In mathematics we are taught to combine like terms. It makes sense in math. It doesn’t make sense life. I have already blogged my decision to be against same sects marriage, the combining of your life with that of a person of the exact same religious beliefs. But what about other like terms? I’m certainly NOT against same sex marriage, but do mates have to be in common in other ways?
We’ve all met couples who appear to have too much in common, so much so that it makes you just want to puke all over their pancakes. So much so that you secretly wish they’d find out that they’re identical twins separated at birth and (if they’re opposite genders) one of them maybe had a sex change that’s so futuristic it gave them working reproductive organs.

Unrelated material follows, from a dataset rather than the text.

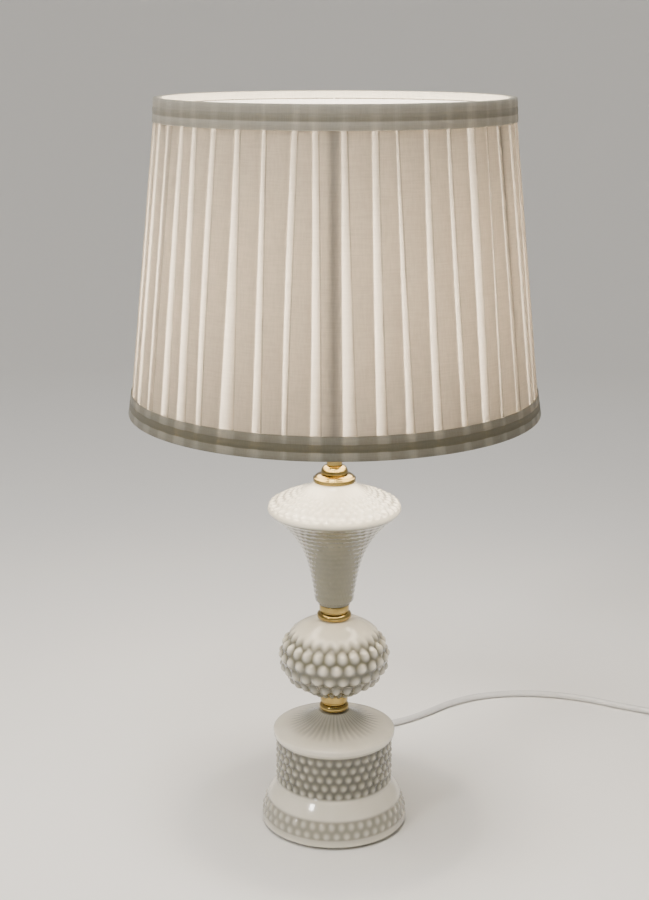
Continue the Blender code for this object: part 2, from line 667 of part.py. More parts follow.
# The cord's way over the standing surface, from the strain relief to the switch
RELIEF_Y = FOOT_R + GAP
RELIEF_TIP_Y = RELIEF_Y + RELIEF_FLANGE_T + RELIEF_LENGTH
SWITCH_HEADING = COIL_ENTRY - math.pi / 2
CORD_ROUTE = [
    (0.0, RELIEF_TIP_Y + GAP, EXIT_Z),
    (0.0, RELIEF_TIP_Y + 4 * MM, EXIT_Z),
    (0.001, 0.104, 0.0092),
    (0.006, 0.1205, 0.0050),
    (0.016, 0.1395, FLOOR_Z),
    (0.031, 0.161, FLOOR_Z),
    (0.051, 0.1775, FLOOR_Z),
    (0.075, 0.1915, FLOOR_Z),
    (0.096, 0.2085, FLOOR_Z),
    (0.119, 0.2290, FLOOR_Z),
    (0.148, 0.2455, FLOOR_Z),
    (0.183, 0.2535, FLOOR_Z),
    (0.220, 0.2520, FLOOR_Z),
    (0.257, 0.2410, FLOOR_Z),
    (0.291, 0.2235, FLOOR_Z),
]


def heading(angle):
    return Vector((math.cos(angle), math.sin(angle), 0))


def coil_point(turns, inward, start_angle, z):
    """A point on one layer of the coil, which winds clockwise seen from above."""
    across = 2 * CORD_R
    span = COIL_LOW_TURNS if inward else COIL_HIGH_TURNS
    r = COIL_OUTER_R - across * (turns if inward else span - turns)
    angle = start_angle - 2 * math.pi * turns
    return Vector((COIL_CENTRE[0] + r * math.cos(angle), COIL_CENTRE[1] + r * math.sin(angle), z))


COIL_JOIN = coil_point(0, True, COIL_ENTRY, FLOOR_Z)
SWITCH_CENTRE = COIL_JOIN - SWITCH_TO_COIL * heading(SWITCH_HEADING)
COIL_END_ANGLE = COIL_ENTRY - 2 * math.pi * (COIL_LOW_TURNS + COIL_HIGH_TURNS)
COIL_LEAVE = coil_point(COIL_HIGH_TURNS, False, COIL_ENTRY - 2 * math.pi * COIL_LOW_TURNS, 0.0)
TAIL_HEADING = COIL_END_ANGLE - math.pi / 2
# A straight lead touches the coil's outside this far before it joins the outer turn
LEAD_CLEAR = 2 * math.sqrt(COIL_OUTER_R * CORD_R) + 2 * GAP
PLUG_Z = PLUG_T / 2 + GAP


def make_relief(rubber):
    """The strain relief in the foot's wall: an inner lip, a barrel, a flange and a tapered sleeve."""
    bore = CORD_R + GAP
    wall_y = FOOT_R - CERAMIC_WALL
    lip_y = wall_y - 4 * MM
    barrel = RELIEF_Y - lip_y
    outline = [
        (bore, 0),
        (RELIEF_BARREL_R, 0),
        (RELIEF_BARREL_R, barrel),
        (RELIEF_FLANGE_R, barrel),
        (RELIEF_FLANGE_R, barrel + RELIEF_FLANGE_T),
        (RELIEF_FLANGE_R - MM, barrel + RELIEF_FLANGE_T),
        (RELIEF_TIP_R, barrel + RELIEF_FLANGE_T + RELIEF_LENGTH),
        (bore, barrel + RELIEF_FLANGE_T + RELIEF_LENGTH),
    ]
    turned_along("strain_relief", outline, rubber, 20, (0, lip_y, EXIT_Z), (0, 1, 0))


def make_inner_cable(jacket):
    """The cable from the strain relief through the foot and up the rod to the holder."""
    rise = ROD_Z - EXIT_Z
    route = [
        (0, RELIEF_TIP_Y, EXIT_Z),
        (0, 1.12 * FOOT_R, EXIT_Z),
        (0, 0.83 * FOOT_R, EXIT_Z),
        (0, 0.58 * FOOT_R, EXIT_Z + 0.04 * rise),
        (0, 0.34 * FOOT_R, EXIT_Z + 0.17 * rise),
        (0, 0.14 * FOOT_R, EXIT_Z + 0.38 * rise),
        (0, 0.03 * FOOT_R, EXIT_Z + 0.65 * rise),
        (0, 0, ROD_Z - 2 * MM),
        (0, 0, ROD_Z + 15 * MM),
    ]
    above_rod = 8 * MM
    points = smooth_path(route, 8 * MM) + [Vector((0, 0, ROD_TOP_Z + above_rod))]
    tube("inner_cable", points, CABLE_R, jacket)


def make_cord(jacket):
    """The free cord's stretches on both sides of the switch, its coil, and its tail to the plug."""
    along = heading(SWITCH_HEADING)
    half = SWITCH_LENGTH / 2 + GAP
    rise = Vector((0, 0, SWITCH_HALF_H - FLOOR_Z))
    near = SWITCH_CENTRE - along * half + rise
    run = CORD_ROUTE + [near - along * CORD_RAMP - rise * 0.8, near - along * CORD_STRAIGHT, near]
    tube("cord_run", smooth_path(run, CORD_STEP), CORD_R, jacket)
    far = SWITCH_CENTRE + along * half + rise
    lead_end = COIL_JOIN - along * LEAD_CLEAR
    lead = [far, far + along * CORD_STRAIGHT, far + along * CORD_RAMP - rise * 0.8, lead_end]
    tube("cord_lead", smooth_path(lead, CORD_STEP), CORD_R, jacket)
    inner_r = COIL_OUTER_R - 2 * CORD_R * COIL_LOW_TURNS - CORD_R
    outer_r = COIL_OUTER_R + CORD_R
    ring = turned("cord_coil", washer_outline(inner_r, outer_r, 4 * CORD_R), jacket, 32, GAP)
    ring.location = (*COIL_CENTRE, 0)
    away = heading(TAIL_HEADING)
    tail_end = COIL_LEAVE + away * (TAIL_LENGTH - PLUG_SLEEVE_LENGTH) + Vector((0, 0, PLUG_Z))
    tail = [
        COIL_LEAVE + away * LEAD_CLEAR + Vector((0, 0, 1.6 * FLOOR_Z)),
        tail_end - away * CORD_STRAIGHT,
        tail_end,
    ]
    tube("cord_tail", smooth_path(tail, CORD_STEP), CORD_R, jacket)


def switch_matrix(z):
    """The switch's frame: X along the cord, Z up, at height z."""
    return Matrix.Translation((SWITCH_CENTRE.x, SWITCH_CENTRE.y, z)) @ Matrix.Rotation(SWITCH_HEADING, 4, "Z")


def make_switch(plastic, rocker_plastic, steel):
    """The in-line switch: a lower and an upper half, a rocker and the pin that it rocks on."""
    outline = rounded_rectangle(SWITCH_LENGTH, SWITCH_WIDTH, SWITCH_CORNER)
    hollow = rounded_rectangle(
        SWITCH_LENGTH - 2 * SWITCH_WALL, SWITCH_WIDTH - 2 * SWITCH_WALL, SWITCH_CORNER - SWITCH_WALL
    )
    middle = SWITCH_HALF_H + GAP / 2
    for name, low, high, inner_low, inner_high in (
        ("switch_lower", 0, middle - GAP / 2, SWITCH_WALL, SWITCH_HALF_H + MM),
        ("switch_upper", middle + GAP / 2, 2 * SWITCH_HALF_H, SWITCH_HALF_H - MM, 2 * SWITCH_HALF_H - SWITCH_WALL),
    ):
        half = prism(name, outline, low, high, plastic)
        half.matrix_world = switch_matrix(GAP)
        space = prism(name + "_cutter", hollow, inner_low, inner_high, plastic)
        space.matrix_world = switch_matrix(GAP)
        cut(half, space)
        if name == "switch_upper":
            slot = rounded_rectangle(ROCKER_LENGTH + 2 * RUN, ROCKER_WIDTH + 2 * RUN, MM, 2)
            window = prism("rocker_slot_cutter", slot, middle, 3 * SWITCH_HALF_H, plastic)
            window.matrix_world = switch_matrix(GAP)
            cut(half, window)
    pivot_z = 2 * SWITCH_HALF_H - ROCKER_BARREL_R
    rocker = prism("switch_rocker", rocker_outline(), -ROCKER_WIDTH / 2, ROCKER_WIDTH / 2, rocker_plastic)
    upright = Matrix.Rotation(math.radians(90), 4, "X")
    tilt = Matrix.Rotation(ROCKER_TILT, 4, "Y")
    rocker.matrix_world = switch_matrix(pivot_z + GAP) @ tilt @ upright
    bore = turned("rocker_bore_cutter", [(0, -ROCKER_WIDTH), (ROCKER_PIN_R + RUN / 4, -ROCKER_WIDTH),
                                         (ROCKER_PIN_R + RUN / 4, ROCKER_WIDTH), (0, ROCKER_WIDTH)],
                  steel, 16)
    bore.matrix_world = switch_matrix(pivot_z + GAP) @ upright
    cut(rocker, bore)
    pin_half = SWITCH_WIDTH / 2 - SWITCH_WALL - GAP
    pin = turned("rocker_pin", [(0, -pin_half), (ROCKER_PIN_R, -pin_half), (ROCKER_PIN_R, pin_half), (0, pin_half)],
                 steel, 12)
    pin.matrix_world = switch_matrix(pivot_z + GAP) @ upright


def rocker_outline():
    """The rocker's side view about its pin: a barrel below and a shallow saddle above."""
    half = ROCKER_LENGTH / 2
    top = ROCKER_BARREL_R + ROCKER_RISE
    barrel = arc((0, 0), (ROCKER_BARREL_R, ROCKER_BARREL_R), -180, 0, 7)
    dip = 0.6 * ROCKER_RISE
    return barrel + [
        (half - 1.5 * MM, 0.35 * ROCKER_BARREL_R),
        (half - 1.0 * MM, top - 0.5 * MM),
        (half - 1.8 * MM, top),
        (0, top - dip),
        (-half + 1.8 * MM, top),
        (-half + 1.0 * MM, top - 0.5 * MM),
        (-half + 1.5 * MM, 0.35 * ROCKER_BARREL_R),
    ]


def make_plug(plastic, rubber, steel):
    """The flat two-pin plug: its sleeve, its body and its pins."""
    away = heading(TAIL_HEADING)
    start = COIL_LEAVE + away * (TAIL_LENGTH - PLUG_SLEEVE_LENGTH + GAP) + Vector((0, 0, PLUG_Z))
    sleeve = [(0, 0), (RELIEF_TIP_R, 0), (PLUG_SLEEVE_R, PLUG_SLEEVE_LENGTH), (0, PLUG_SLEEVE_LENGTH)]
    turned_along("plug_sleeve", sleeve, rubber, 16, start, away)
    body_start = start + away * (PLUG_SLEEVE_LENGTH + GAP)
    shoulder = 0.55 * PLUG_LENGTH
    side = [
        (0, PLUG_BACK_WIDTH / 2),
        (shoulder, PLUG_WIDTH / 2),
        (PLUG_LENGTH, PLUG_WIDTH / 2),
        (PLUG_LENGTH, -PLUG_WIDTH / 2),
        (shoulder, -PLUG_WIDTH / 2),
        (0, -PLUG_BACK_WIDTH / 2),
    ]
    body = prism("plug_body", side, -PLUG_T / 2, PLUG_T / 2, plastic)
    body.matrix_world = Matrix.Translation(body_start) @ Matrix.Rotation(TAIL_HEADING, 4, "Z")
    bevel = body.modifiers.new("edges", "BEVEL")
    bevel.width = 2.5 * MM
    bevel.segments = 2
    across = heading(TAIL_HEADING + math.pi / 2)
    for name, side_sign in (("plug_pin_left", 1), ("plug_pin_right", -1)):
        foot = body_start + away * (PLUG_LENGTH + GAP) + across * side_sign * PIN_SPACING / 2
        pin = [(0, 0), (PIN_R, 0), (PIN_R, PIN_LENGTH - MM), (PIN_R - MM, PIN_LENGTH), (0, PIN_LENGTH)]
        turned_along(name, pin, steel, 12, foot, away)


def main():
    for old in list(bpy.data.objects):
        bpy.data.objects.remove(old)
    ceramic = material("cream ceramic glaze", (0.80, 0.76, 0.68), 0.12)
    brass = material("polished brass", (0.86, 0.62, 0.26), 0.16, 1.0)
    steel = material("zinc plated steel", (0.62, 0.62, 0.63), 0.30, 1.0)
    wire = material("white painted wire", (0.85, 0.84, 0.81), 0.40)
    fabric = material("ivory pleated cloth", (0.84, 0.79, 0.71), 0.85)
    lining = material("white lining", (0.92, 0.91, 0.88), 0.70)
    ribbon = material("ivory satin ribbon", (0.60, 0.57, 0.50), 0.45)
    holder_plastic = material("white holder plastic", (0.88, 0.87, 0.84), 0.35)
    porcelain = material("porcelain", (0.90, 0.89, 0.86), 0.25)
    glass = material("opal glass", (0.95, 0.93, 0.88), 0.20)
    jacket = material("pale grey cord", (0.62, 0.62, 0.62), 0.50)
    rubber = material("pale grey rubber", (0.58, 0.58, 0.58), 0.60)
    cord_plastic = material("white switch plastic", (0.86, 0.86, 0.85), 0.38)
    rocker_plastic = material("grey rocker plastic", (0.70, 0.70, 0.69), 0.38)
    felt = material("grey felt", (0.20, 0.19, 0.18), 0.95)

    make_base(ceramic, felt, steel)
    make_rod(steel)
    make_collars(brass)
    make_ball(ceramic)
    make_trumpet(ceramic)
    make_caps(brass)
    make_holder(holder_plastic, porcelain, brass)
    make_bulb(glass, holder_plastic, steel, porcelain)
    make_fitter(wire, brass, porcelain)
    make_shade_frame(wire)
    make_shade_cloth(fabric, lining, ribbon)
    make_relief(rubber)
    make_inner_cable(jacket)
    make_cord(jacket)
    make_switch(cord_plastic, rocker_plastic, steel)
    make_plug(cord_plastic, rubber, steel)


main()
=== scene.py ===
"""Looks of the lit table lamp: hobnailed ceramic column, brass collars, pleated shade and mains cord.

Metres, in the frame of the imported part: +Z up, the front is -Y, the lamp stands on z = 0.
"""

import math
import random
from math import cos, pi, radians, sin

import bmesh
import bpy
import numpy as np
from mathutils import Matrix, Vector


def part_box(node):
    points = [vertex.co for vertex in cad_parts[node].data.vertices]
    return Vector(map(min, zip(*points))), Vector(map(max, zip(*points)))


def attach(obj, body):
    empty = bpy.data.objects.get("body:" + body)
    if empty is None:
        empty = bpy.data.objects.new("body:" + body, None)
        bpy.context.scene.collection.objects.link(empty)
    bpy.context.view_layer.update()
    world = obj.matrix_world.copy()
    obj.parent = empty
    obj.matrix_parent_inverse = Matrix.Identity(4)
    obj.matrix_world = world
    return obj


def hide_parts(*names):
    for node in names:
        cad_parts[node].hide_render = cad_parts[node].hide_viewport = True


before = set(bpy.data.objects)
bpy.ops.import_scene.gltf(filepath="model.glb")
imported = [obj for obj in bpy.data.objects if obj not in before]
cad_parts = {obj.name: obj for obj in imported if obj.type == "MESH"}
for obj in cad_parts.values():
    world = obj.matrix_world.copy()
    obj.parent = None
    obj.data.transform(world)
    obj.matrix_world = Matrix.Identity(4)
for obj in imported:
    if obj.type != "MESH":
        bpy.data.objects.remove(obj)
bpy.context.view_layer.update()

MM = 0.001
TAU = 2 * pi
FRONT = -pi / 2

# Camera
CAMERA_AT = (-0.0082, -1.2414, 0.6597)
CAMERA_PITCH = radians(75.143)
CAMERA_LENS = 62.59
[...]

We’ve also all met couples who appear to have NOTHING in common. They fight and bicker to the point of alienating everyone around them. They never do anything even remotely lovey-dovey, in front of any witnesses at least. They have separate lives and maybe even sleep in separate beds. And you wonder why the hell they’re even still together. Is it for the kids? The dog? The house in the Hamptons?
Most of us are somewhere in between. We have things common with our lovers but we also have differences and we understand that that’s a good thing. But do you ever wonder if maybe you need more things in common with your lover?
Robert and I discussed the other day that we actually don’t have all that much in common. Is that a necessary thing?
We argue over politics. He’s really not that into politics and neither am I. But whereas he spends parts of his days that aren’t devoted to productive tasks or sleeping by hanging out in Azeroth or browsing various webcomics, I spend mine mostly on facebook and reading the blogs I follow. By doing this, I come across politics and the discussions thereof. Sometimes I want to talk to a non-web-based human about the subjects, so I start to rant to him about the discussions I’ve had online and my point of view and why I think the other person’s point of view is not accurate. While he does occasionally agree with me, a lot of times we end up in arguments over it. Silly to be arguing over such things, really.
We argue over money. Okay, so that’s not unique. I don’t know the stats on this, but somewhere I remember reading that money is responsible for a large number of the marital spats and subsequent divorces. There is a power struggle in our household. We both want to be the dominant one. But I can slip into a submissive role if necessary. I don’t know that he ever could. So when he buys things we don’t need and then yells at me for doing the same, or when he refuses to give me money for something I want or need because it doesn’t fit into his idea of a budget and I don’t have a job anyway so I don’t have rights to money, or when he tells me to go out and get a job but I have to pay for daycare, I get more than just a little peeved.
We argue over looks. This is a touchy one. We all know that my self esteem isn’t exactly in a bull market most of the time. Robert knows this too. I think he says things that are meant to be helpful, but they turn into hate-words somewhere between his synapses and my spiral ganglion.
For instance, I’ll be happily enjoying way too much of a chocolate cake, and he’ll say:
“You don’t need to be eating that.”
I think what he means is:
“You complain about your body image and how you wish you would be thinner because then people would like you more because society has set an impossible standard of beauty for women and you want to try to achieve it even though you know it is impossible because you think being pretty in the eyes of society will make you happier but you know deeper down that it won’t because you have to love yourself like I love you and you know that I think you are beautiful.”
But I hear:
“Put that cake down you fat ugly whore. God you’re disgusting! That’s why I’m going to cheat on you with that hot chick from work.”
And an argument ensues…
I’ll admit I’m a self-loathing fattie, but I’m also a hypocritical one. I hate fatties! When it comes to sex, combining like terms in the sense of two fat people is just icky. All that blubber bouncing off of each other. I’m speaking from experience, mind you. I’ve fucked a fat guy or two in my time (no names will be mentioned and I wish I could erase the video from my mind). And some guys get so fat that their penis actually appears to have shrunk. Robert is not a fattie, but he’s not thin either. He had abs when I met him…now he has a gut. But he doesn’t quite have moobs yet. I don’t berate him about his weight. When he brings up wanting to lose weight, I mention that I do too and maybe we should walk together or something. But if he says things like the above scenario, my claws come out. I start attacking his looks.
He once had teeth that were so straight and white his smile reminded me of an orca. They’re still straight, but they’ve darkened by the comsumption of too many sodas and a waning interest in oral hygeine. I have the same waning interest, but oral hygeine was never a big ritual for me, and yet no one’s ever said anything to my face about it. In one episode of family guy, Peter says it’s weird that he hadn’t brushed his teeth for a week and no one has said anything. I wonder if people notice things like that about me…but I digress.
Perhaps, in some ways, Robert and I are too alike for our own good, whereas in other ways we are too different for each others’ good. Perhaps, though, we are just like thousands of other couples out there, bumbling through this thing called a loving relationship, without a clue as to how to do things like communicate. Perhaps we have combined like terms, as every human is human.
Tom Lehrer–Try as you may, you just can’t get away from mathematics!